* [Exercise]
Word for word, restate the lines from the start of the data below through the line containing "TURN = 2.0 * pi".

* [Records]
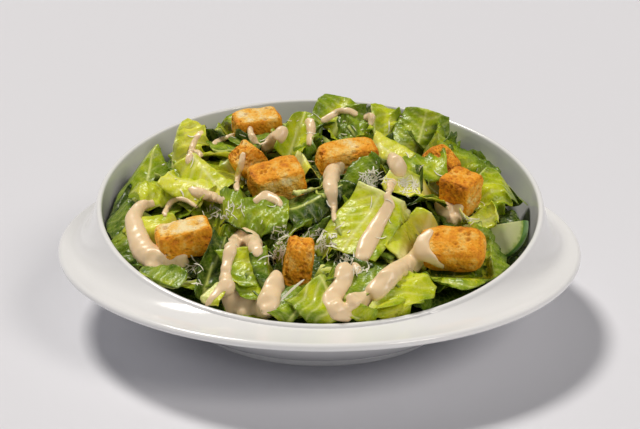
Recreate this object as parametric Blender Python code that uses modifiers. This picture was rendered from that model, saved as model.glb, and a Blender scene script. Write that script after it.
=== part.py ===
"""A caesar salad in its wide-brimmed porcelain bowl.

The bowl stands on a foot ring at z = 0, with its axis on Z. Its brim is level all the
way round, but its mouth is slanted: at the front (-Y) the lip lies level with the brim,
and at the back (+Y) it rises into a tall wall. The salad is one heap out to its uneven
outline, with croutons and a half slice of cucumber pressed into its top.
Lengths are in metres.
"""

from math import atan2, cos, pi, radians, sin

import bmesh
import bpy
from mathutils import Euler, Matrix, Vector, noise

MM = 0.001
TURN = 2.0 * pi

# The bowl's driving sizes.
RIM_RADIUS = 135.0 * MM
RIM_HEIGHT = 42.0 * MM
BRIM_THICKNESS = 3.8 * MM
LIP_OUTER_RADIUS = 115.2 * MM
LIP_THICKNESS = 3.2 * MM
LIP_MID_HEIGHT = 64.3 * MM
LIP_SLANT = 20.4 * MM
LIP_SADDLE = 1.0 * MM
BRIM_DISH = 0.6 * MM
FLARE_POWER = 3.2
FLARE_BUNCHING = 1.4
FLOOR_RADIUS = 62.0 * MM
FLOOR_HEIGHT = 7.2 * MM
BELLY_RADIUS = 107.5 * MM
BELLY_RISE = 27.8 * MM
BELLY_POWER = 1.3
BELLY_SLOPE = atan2(BELLY_RISE, BELLY_RADIUS - FLOOR_RADIUS)
UNDER_FOOT_RADIUS = 69.2 * MM
UNDER_RADIUS = 113.0 * MM
UNDER_FOOT_HEIGHT = 3.6 * MM
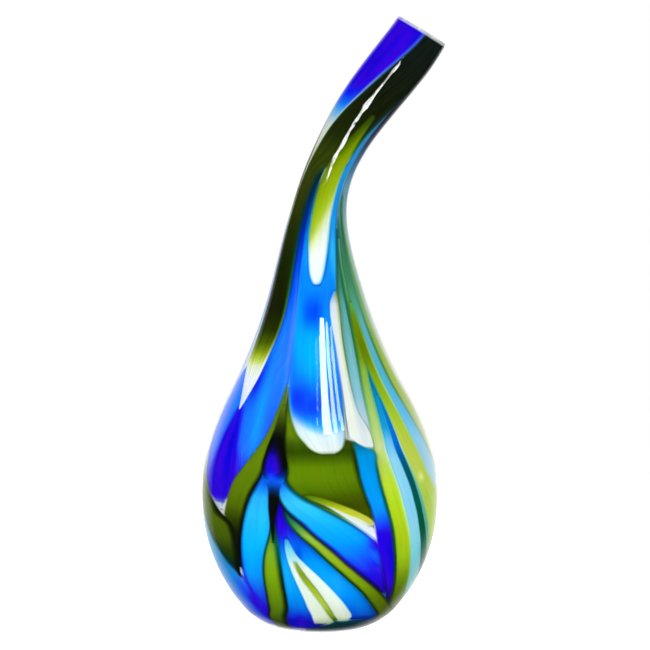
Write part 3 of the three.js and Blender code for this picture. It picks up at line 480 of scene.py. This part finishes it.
lay("back_cobalt_leaf", "cobalt_glass", 1,
    edges="150 124 132, 130 126 146, 110 132 158, 90 140 168, 72 150 176, 58 160 178, 48 168 178",
    body="150 blue, 120 cobalt, 70 cobalt, 48 navy",
    left=("sky", 1.6),
    right=("navy", 1.2))

# Trails at the side that end in a round tip, like those at the back.
ROUND_TIPS = ("pale_side_ribbon", "side_olive_ribbon", "side_aqua_ribbon",
              "forked_lime_ribbon", "low_aqua_ribbon", "left_olive_leaf")

# ---- the form ----


def smooth(rows, column, along):
    """One column of a table on a smooth curve through its rows."""
    points = np.array(sorted(row[:1] + (row[column],) for row in rows), float)
    x, y = points[:, 0], points[:, 1]
    span = np.diff(x)
    slope = np.diff(y) / span
    tangent = np.concatenate([slope[:1], slope])
    weight = span[:-1] + span[1:]
    tangent[1:-1] = (slope[:-1] * span[1:] + slope[1:] * span[:-1]) / weight
    i = np.clip(np.searchsorted(x, along, side="right") - 1, 0, len(span) - 1)
    t = np.clip((along - x[i]) / span[i], 0, 1)
    return (
        (2 * t**3 - 3 * t**2 + 1) * y[i]
        + (t**3 - 2 * t**2 + t) * span[i] * tangent[i]
        + (3 * t**2 - 2 * t**3) * y[i + 1]
        + (t**3 - t**2) * span[i] * tangent[i + 1]
    )


def fade(low, high, value):
    """0 below low, 1 above high, and smooth between them."""
    t = np.clip((value - low) / (high - low), 0, 1)
    return t * t * (3 - 2 * t)


def radius_at(along):
    return smooth(SECTIONS, 1, along)


def lean_at(along):
    return np.radians(smooth(SECTIONS, 2, along))


def mm_per_degree(along):
    return radius_at(along) * math.pi / 180


def flare_at(along):
    """How much the radius grows for each mm along."""
    return radius_at(along + 0.5) - radius_at(along - 0.5)


LINE_ALONG = np.arange(0, LIP + 0.5, 1.0)
STEP_LEAN = lean_at(LINE_ALONG[:-1] + 0.5)
LINE_X = np.concatenate([[0], np.cumsum(np.sin(STEP_LEAN))])
LINE_Z = np.concatenate([[0], np.cumsum(np.cos(STEP_LEAN))])


def wall_points(along, degrees, depth):
    """Points on the wall in mm, at a depth measured straight in from the outside."""
    along, degrees, depth = np.broadcast_arrays(
        np.asarray(along, float), np.asarray(degrees, float), np.asarray(depth, float)
    )
    lean = lean_at(along)
    turn = np.radians(degrees)
    flare = np.arctan(flare_at(along))
    reach = radius_at(along) - depth * np.cos(flare)
    lift = depth * np.sin(flare)
    x = np.interp(along, LINE_ALONG, LINE_X)
    z = np.interp(along, LINE_ALONG, LINE_Z)
    return np.stack(
        [
            x + reach * np.sin(turn) * np.cos(lean) + lift * np.sin(lean),
            -reach * np.cos(turn),
            z - reach * np.sin(turn) * np.sin(lean) + lift * np.cos(lean),
        ],
        -1,
    )


# ---- outlines and colour of the trails ----

# A round tip reaches out by a share of the trail's width, up to a limit. Narrow trails and
# those near the foot or the lip have none.
TIP_SHARE, TIP_REACH = 0.45, 9
TIP_WIDTH, TIP_MARGIN = 3, 14


def round_end(rows, direction):
    """These rows, followed by rows that close the trail in a round tip."""
    place, start, stop = rows[-1]
    half, centre = (stop - start) / 2, (stop + start) / 2
    width = 2 * half * float(mm_per_degree(place))
    if width < TIP_WIDTH or place < TIP_MARGIN or place > LIP - TIP_MARGIN:
        return rows
    reach = min(TIP_SHARE * width, TIP_REACH)
    tip = [(t, half * math.sqrt(1 - t * t)) for t in (0.3, 0.55, 0.75, 0.9, 0.98)]
    return rows + [(place + direction * reach * t, centre - w, centre + w) for t, w in tip]


def spread_edges(trail):
    """A trail's edges as they lie once it has flowed out against its neighbours."""
    left, right, top, bottom = trail.flow
    places = [row[0] for row in trail.edges]
    places[0] += top
    places[-1] -= bottom
    rows = [
        (place, start - left / mm_per_degree(row), stop + right / mm_per_degree(row))
        for place, (row, start, stop) in zip(places, trail.edges)
    ]
    if trail.name in ROUND_TIPS or trail.name.startswith("back_"):
        rows = round_end(rows[::-1], 1)[::-1]
        rows = round_end(rows, -1)
    return rows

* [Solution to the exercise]
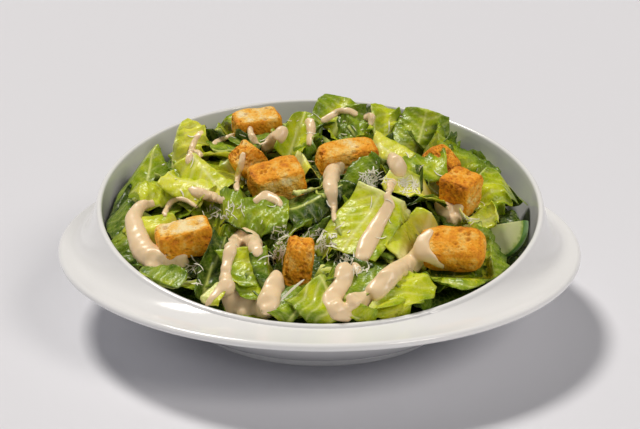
Recreate this object as parametric Blender Python code that uses modifiers. This picture was rendered from that model, saved as model.glb, and a Blender scene script. Write that script after it.
=== part.py ===
"""A caesar salad in its wide-brimmed porcelain bowl.

The bowl stands on a foot ring at z = 0, with its axis on Z. Its brim is level all the
way round, but its mouth is slanted: at the front (-Y) the lip lies level with the brim,
and at the back (+Y) it rises into a tall wall. The salad is one heap out to its uneven
outline, with croutons and a half slice of cucumber pressed into its top.
Lengths are in metres.
"""

from math import atan2, cos, pi, radians, sin

import bmesh
import bpy
from mathutils import Euler, Matrix, Vector, noise

MM = 0.001
TURN = 2.0 * pi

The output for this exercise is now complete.